Another graduate of the underground comics movement of the 1960s and 1970s was Art Spiegelman, who set new standards with RAW, a comics anthology he edited with Francoise Mouly from 1980 to 1991. One of the most notable works published in RAW was his own Pulitzer-prize-winning "Maus" series, which tells the story of his Holocaust-survivor father, a Polish-born Jew; his own feelings of guilt and anger toward him as he was growing up, and how this biography affects his present-day.
All in all, anyone who sees the exhibition at the Jewish Museum will probably never read comics in the same way again.
In his 2008 book " Disguised as Clark Kent: Jews, Comics, and the Creation of the Superhero, " Danny Fingeroth quotes Will Eisner, comics writer and founder of the character "The Spirit."

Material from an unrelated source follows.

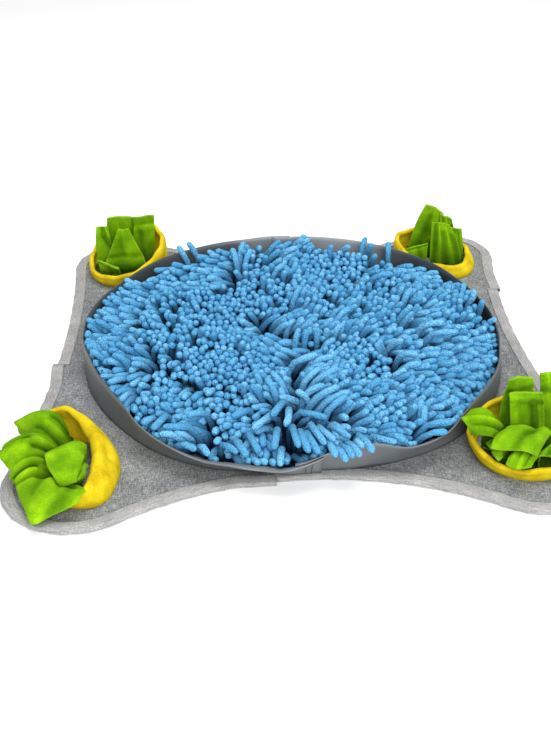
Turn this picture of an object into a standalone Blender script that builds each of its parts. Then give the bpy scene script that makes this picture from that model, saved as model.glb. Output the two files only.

"There were Jews in the (comics) medium because it was a crap medium…an easy medium to get into," writes Eisner. "So…you had a medium that was regarded as trash, that nobody really wanted to go into...and a group of people who…brought with them their 2,000-year history of storytelling…. The only way they communicated the technique of survival to each other was telling stories."
"Heroes, Freaks and Superrabbis - the Jewish Color of Comics" is on display until August 8.